When Roland Barthes announced the “death of the author” it was as a consequence of his views on writing (a term he preferred to “literature”). He distinguished the act of writing, we might say, from the fact of language, from which “the writer literally takes nothing”. The language does not shape the content of the writing; it only establishes a horizon for it. Language, says Barthes, “is a field of action, the definition of, and a hope for, a possibility”. But writing is ultimately a Utopian gesture. Its freedom lies beyond a “frontier”; it is almost “supernatural”. In that sense, Graves was right. Language is the impossibility of poetry. The drama of a poem is precisely to exist in the face of that impossibility.

In this regard, I suppose, scholars sometimes feel a bit like poets. But we have to remember that a scholar doesn’t, properly speaking, work within a language, but within a discourse, and a discourse is not a so much a “huge impossibility” as a particular difficulty. Indeed, as I have said before, discourse is what makes it possible for us to attain a particular degree of precision on particular topics. While the language doesn’t, as Barthes rightly notes, provide the writer with a “stock of materials”, the discourse does exactly that. And more. Foucault has argued that discourse shapes the objects and the subjects, the concepts and the strategies of research, and thereby makes it possible to form statements, i.e., claims about what is going on in the world.
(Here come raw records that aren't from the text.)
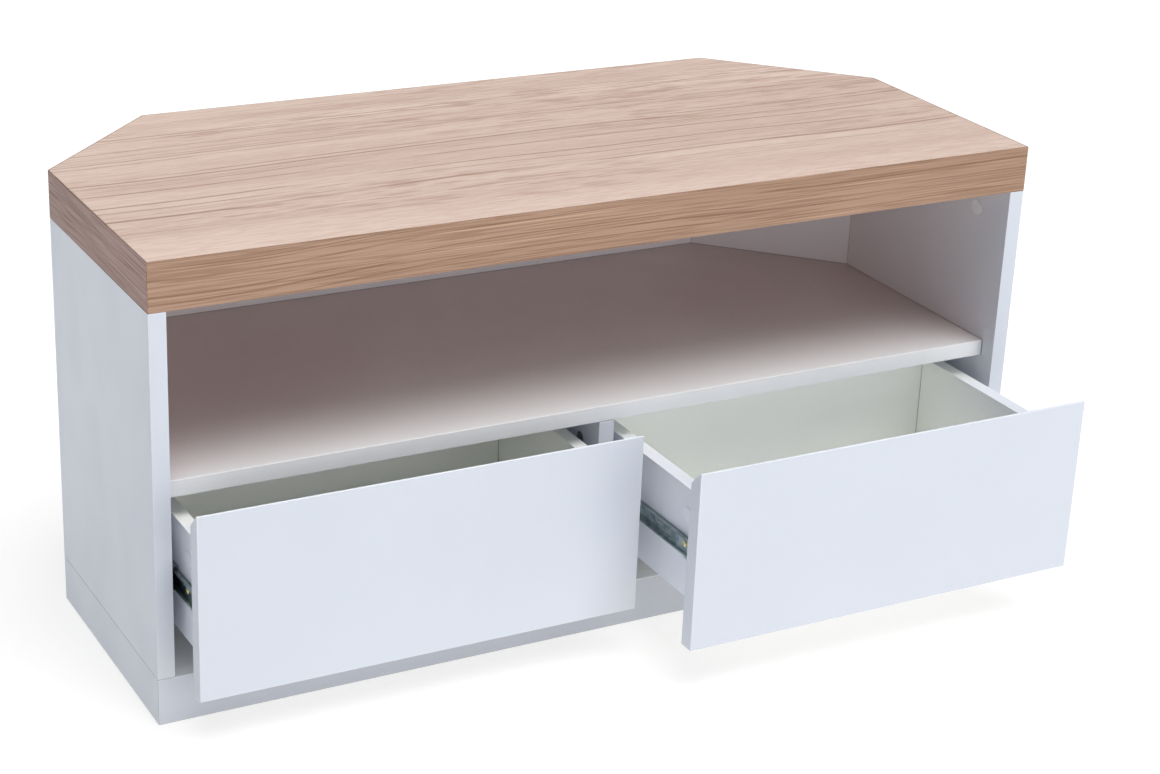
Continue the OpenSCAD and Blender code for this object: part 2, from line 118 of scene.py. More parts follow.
bpy.context.scene.view_settings.view_transform = "Standard"
bpy.context.scene.cycles.diffuse_bounces = 8

# %% [markdown]
# ## Helpers that wire nodes
# Every finish is a small network of nodes, and most of its lines only join two of them. `wire` links
# a socket or sets its number, whichever it is given, and `add` makes a node with its inputs filled
# in. A loop over nodes by hand would work as well, but the recipes below would then be hard to read.

# %% Helpers that wire nodes
def wire(tree, value, socket):
    if isinstance(value, bpy.types.NodeSocket):
        tree.links.new(value, socket)
    elif socket.type == "RGBA":
        socket.default_value = (*value[:3], 1)
    else:
        socket.default_value = value


def add(tree, kind, inputs, **settings):
    node = tree.nodes.new("ShaderNode" + kind)
    for name, value in settings.items():
        setattr(node, name, value)
    for name, value in inputs.items():
        wire(tree, value, node.inputs[name])
    return node


print("wiring helpers:", wire.__name__, add.__name__)

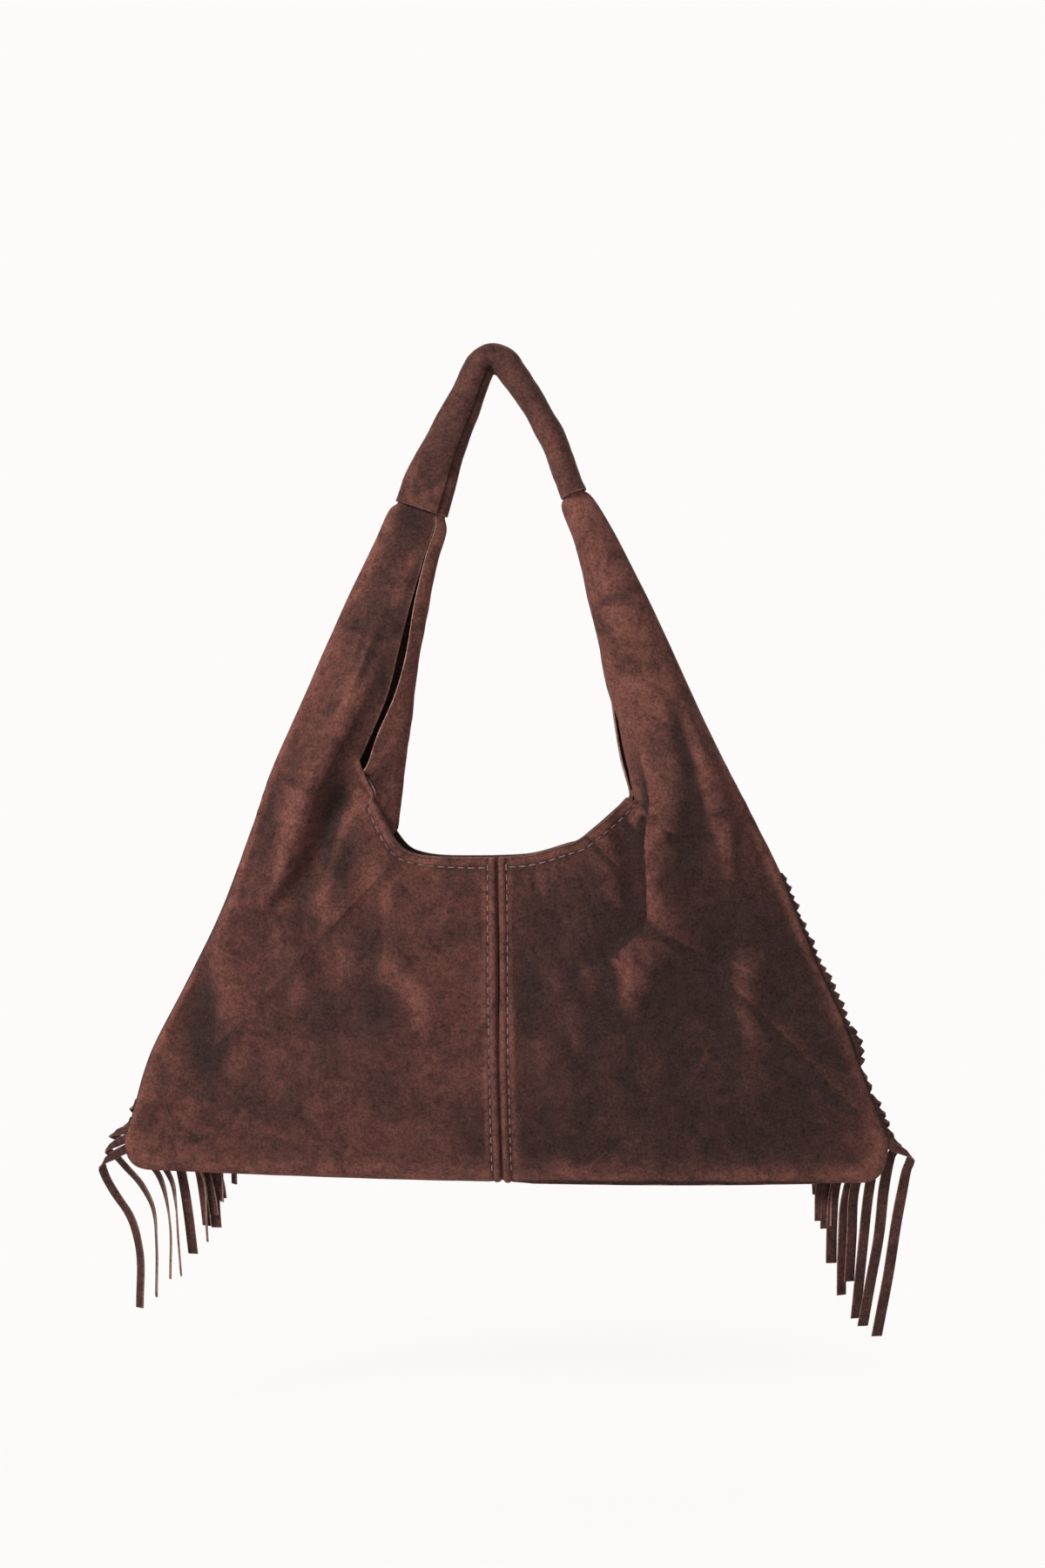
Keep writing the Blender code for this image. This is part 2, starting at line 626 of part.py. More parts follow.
def build():
    clear_scene()
    body = suede_material("suede_body", (0.105, 0.047, 0.040), 0.95)
    facing = suede_material("suede_facing", (0.080, 0.038, 0.032), 0.95)
    handle = suede_material("suede_handle", (0.100, 0.046, 0.038), 0.92)
    fringe = suede_material("suede_fringe", (0.070, 0.034, 0.031), 0.95)
    for face in ("near", "far"):
        for side_name in ("left", "right"):
            make_panel(side_name, face, body)
        make_facing(face, facing)
    make_sleeve(handle)
    for side_name in ("left", "right"):
        make_fringe(side_name, fringe)


build()
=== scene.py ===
"""Looks of the fringed suede bag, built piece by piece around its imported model.

The bag hangs from the inner apex of its handle, which is the origin. Sizes in the sections
are in millimetres, and MM turns them into the metres of the scene.
"""
import json
import math

import bpy
import numpy as np
from mathutils import Matrix, Vector, noise

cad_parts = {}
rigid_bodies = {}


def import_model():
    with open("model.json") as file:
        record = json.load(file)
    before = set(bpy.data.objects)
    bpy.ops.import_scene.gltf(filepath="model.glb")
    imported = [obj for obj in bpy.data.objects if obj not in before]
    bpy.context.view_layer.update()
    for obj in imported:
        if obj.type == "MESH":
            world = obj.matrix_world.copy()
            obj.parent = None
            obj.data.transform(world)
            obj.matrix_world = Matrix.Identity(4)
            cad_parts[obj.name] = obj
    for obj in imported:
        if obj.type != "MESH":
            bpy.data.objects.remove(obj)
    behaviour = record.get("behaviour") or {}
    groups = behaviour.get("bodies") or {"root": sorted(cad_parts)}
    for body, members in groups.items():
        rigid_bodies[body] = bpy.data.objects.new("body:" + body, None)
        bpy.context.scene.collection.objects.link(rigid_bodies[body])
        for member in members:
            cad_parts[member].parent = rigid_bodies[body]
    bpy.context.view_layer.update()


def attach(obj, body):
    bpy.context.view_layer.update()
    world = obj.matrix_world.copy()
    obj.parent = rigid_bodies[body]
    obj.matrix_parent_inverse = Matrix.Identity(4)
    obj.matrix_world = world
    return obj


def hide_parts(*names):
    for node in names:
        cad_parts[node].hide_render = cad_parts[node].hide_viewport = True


for item in list(bpy.data.objects):
    bpy.data.objects.remove(item, do_unlink=True)

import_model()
scene = bpy.context.scene
MM = 0.001


# Suede.
# One dark brown split suede makes the whole bag: short matted nap, blotched where it has been
# brushed, darkened with painted shade in set spots and on its inner side, paler along the fold
# crests and the rim from rubbing and a painted highlight, and pale woolly fibre wherever it is cut.
SUEDE = 1.2
EDGE_BULGE = 0.25 * SUEDE
NAP = (0.098, 0.038, 0.031)
NAP_BRUSHED_AND_SHADE = (0.037, 0.0200, 0.0175)
NAP_RUBBED_AND_HIGHLIGHT = (0.170, 0.066, 0.052)
CUT_FIBRE = (0.26, 0.155, 0.125)


def new_group(name, inputs, outputs):
    group = bpy.data.node_groups.new(name, "ShaderNodeTree")
    for label, kind, value in inputs:
        socket = group.interface.new_socket(label, in_out="INPUT", socket_type=kind)
        socket.default_value = value
    for label, kind in outputs:
        group.interface.new_socket(label, in_out="OUTPUT", socket_type=kind)
    return group, group.nodes.new("NodeGroupInput"), group.nodes.new("NodeGroupOutput")


def add_noise(tree, place, scale, detail, roughness, distortion=0.0):
    node = tree.nodes.new("ShaderNodeTexNoise")
    node.inputs["Scale"].default_value = scale
    node.inputs["Detail"].default_value = detail
    node.inputs["Roughness"].default_value = roughness
    node.inputs["Distortion"].default_value = distortion
    tree.links.new(place, node.inputs["Vector"])
    return node.outputs["Fac"]


def add_range(tree, value, low, high, to_low=0.0, to_high=1.0):
    node = tree.nodes.new("ShaderNodeMapRange")
    node.interpolation_type = "SMOOTHSTEP"
    for label, number in (("From Min", low), ("From Max", high), ("To Min", to_low), ("To Max", to_high)):
        node.inputs[label].default_value = number
    tree.links.new(value, node.inputs["Value"])
    return node.outputs["Result"]


def add_math(tree, operation, first, second):
    node = tree.nodes.new("ShaderNodeMath")
    node.operation = operation
    for socket, value in zip(node.inputs, (first, second)):
        if isinstance(value, (int, float)):
            socket.default_value = value
        else:
            tree.links.new(value, socket)
    return node.outputs["Value"]


def mix_colours(tree, share, first, second, blend="MIX"):
    node = tree.nodes.new("ShaderNodeMix")
    node.data_type = "RGBA"
    node.blend_type = blend
    a, b = [socket for socket in node.inputs if socket.type == "RGBA"]
    out = [socket for socket in node.outputs if socket.type == "RGBA"][0]
    for socket, value in ((node.inputs[0], share), (a, first), (b, second)):
        if isinstance(value, (int, float)):
            socket.default_value = value
        elif isinstance(value, tuple):
            socket.default_value = (*value, 1.0)
        else:
            tree.links.new(value, socket)
    return out


def new_material(name):
    material = bpy.data.materials.new(name)
    material.use_nodes = True
    return material, material.node_tree, material.node_tree.nodes["Principled BSDF"]


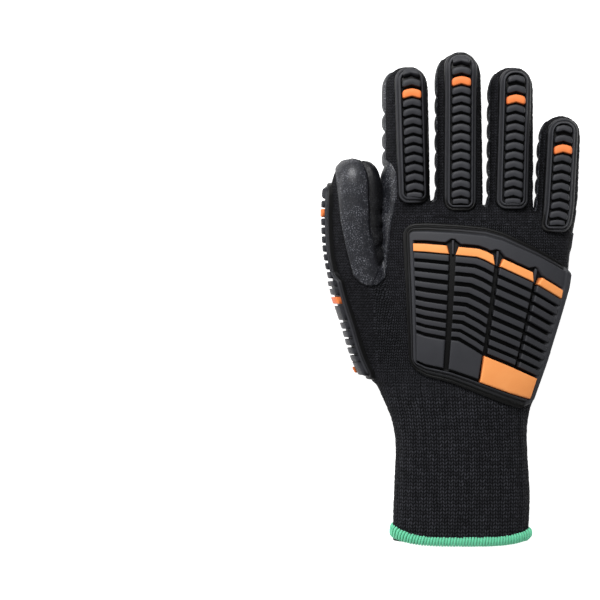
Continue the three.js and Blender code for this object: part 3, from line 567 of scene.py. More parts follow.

Now, discourses can express themselves in several languages. Here in Denmark, most scholars will speak of what they know in Danish as well as English, and sometimes also in French or German, or any other national language. In each case, the tiny possibilities of discourse are exposed to the huge impossibility language.  It is difficult sometimes, but that difficulty is worth facing. It the essential difficulty of scholarly writing.